実際に、多くのバーテンダーはそういった言葉を小出しにして、お客さんの様子を伺っていきます。
そうして相手の反応を見て、話してかけても気を悪くしなさそうであれば、
「こちらは初めてですか?」
「外は寒かったですか?」
といった答えやすい質問にシフトしていきます。
特に話をしたくなさそうな雰囲気ならば、質問に踏み込むのは辞めましょう。ここは自制して、向こうの気が変わるのを待ちます。
以上の方法は、あなたが客としてバーにいるときにも利用できます。カウンター越しにバーテンダーがお酒や食事を用意しているのが見えたら、是非とも
「すごい手さばきですね」
「綺麗なカクテルですね」
と、相手が返事に困らない言葉をかけてみましょう。
同様に、近くに座っている他のお客さんに対しても
「それ(お酒や食べ物)、美味しそうですね」
といった言葉を投げかけるのも良いでしょう。
相手によっては「このお酒、すごく美味しいんですよ」といった言葉を返してくれます。
そうなれば、会話の立派なスタートです。
バーテンダーの「会話の続け方」
会話をスタートさせることができれば、あとは複数回ラリーを続けていきましょう。会話を継続するために先ほどお伝えした内容を覚えていますか?
そう、ここで「言い返しの技術」の出番です。なぜなら、一度会話がスタートすれば、そこには相手に気持ちよく話してもらう大きなチャンスがあるからです。
実際に、相手の言葉を要約して返していき、どんどん話を続けていきましょう。
先ほどの「このお酒、美味しいんですよ」
という返事が来た例で言えば、
「よく飲まれるんですね」
「イチオシなんですね」
といった言い返しをしていきます。
一度相手に「話を聞いてもらえる」と思わせれば、会話はどんどん深まっていきます。
何度か言葉を交わしているうちに、あなたの緊張も解けていくはず。そうしたら、少し気を抜いて仕事や趣味といったプライベートな質問にも移れるようになります。

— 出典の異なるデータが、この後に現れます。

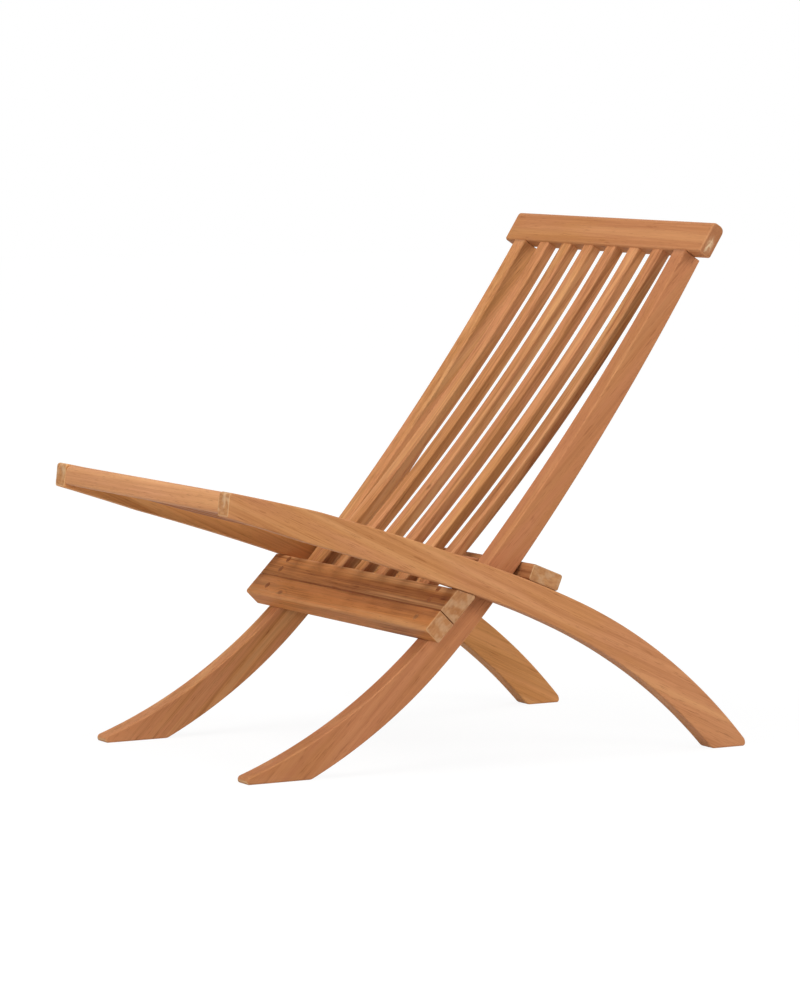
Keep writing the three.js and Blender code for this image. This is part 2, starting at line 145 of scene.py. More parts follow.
def mix(a, b, share):
    return a + (b - a) * share


def smooth_step(value, low, high):
    share = min(max((value - low) / (high - low), 0.0), 1.0)
    return share * share * (3 - 2 * share)


def rail_place(rail, along):
    """A place on a rail's centre line, and which ways the head and the sitter are from it."""
    towards_head = 1 if along >= 0 else -1
    heading = rail["heading"] + (0 if along >= 0 else math.pi)
    at = Vector((0.0, 0.0))
    left = abs(along)
    for length, radius in rail["head_arcs"] if along >= 0 else rail["leg_arcs"]:
        step = min(left, length)
        swing = towards_head * radius
        after = heading + step / swing
        at.x += swing * (math.sin(after) - math.sin(heading))
        at.y -= swing * (math.cos(after) - math.cos(heading))
        heading = after
        left -= step
    headward = Vector((math.cos(heading), math.sin(heading))) * towards_head
    sitting = Vector((-headward.y, headward.x)) * rail["sitting_side"]
    return at, headward, sitting


def rail_depth(rail, along):
    """A rail thins towards its head and swells below the crossing."""
    head, crossing, leg = rail["depths"]
    taper = max(0.0, along - rail["head_length"] + rail["taper_length"]) / rail["taper_length"]
    return mix(crossing, head, taper) + (leg - crossing) * smooth_step(-along, 0.0, SWELL_LENGTH)


def rail_edge(rail, along, side):
    """A place on a rail's sitting side, where side is 1, or on its underside, where it is -1."""
    at, _, sitting = rail_place(rail, along)
    return at + sitting * (side * rail_depth(rail, along) / 2)


def solve(measure, low, high):
    """Where between two values a measure passes through zero."""
    rising = measure(high) > measure(low)
    for _ in range(SOLVE_ROUNDS):
        middle = (low + high) / 2
        if (measure(middle) > 0) == rising:
            high = middle
        else:
            low = middle
    return (low + high) / 2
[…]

先ほどプライベートな質問を避けよう、とお伝えしましたが、会話がスタートしたあとなら挑戦する価値があります。なぜなら、バーテンダーがその場を取り仕切っているからです。
もし嫌な質問をされて気を悪くしたとしても、そのお客さんはバーテンダーに話を振ることで逃げられます。バーテンダーが会話に割り込んだり、他の人に話を振ることでその場を整理してくれます。
あなたが他のお客さんと会話が楽しめそうだと思ったら、バーテンダーを頼りの綱にして、少しずつ踏み込んだ話題を投げかけていきましょう。
まとめ:あなたはバーで打ち解けられる!
いかがでしたか。最後にもう一度内容を確認しましょう。
- バーでの会話で最も大切なこと
常に「相手に気持ちよくなってもらうこと」を最優先に考えましょう。聞き上手になれば、あなたは相手から少しずつ信頼されていきます。 - 「言い返し」の技術で聞き上手になろう
相手の言葉を要約して言い返す「傾聴」を利用して聞き上手になりましょう。 - 会話の始め方
いきなり「質問」することにはリスクがあります。「返事に困らない言葉」を投げかけましょう。 - 会話の続け方
「言い返し」の技術でラリーを続け、少しずつ踏み込んだ質問をしていきましょう。困った時はバーテンダーの助け舟があります。
上記で紹介したステップを踏むことで、あなたは初めてのバーでグッと打ち解けやすくなります。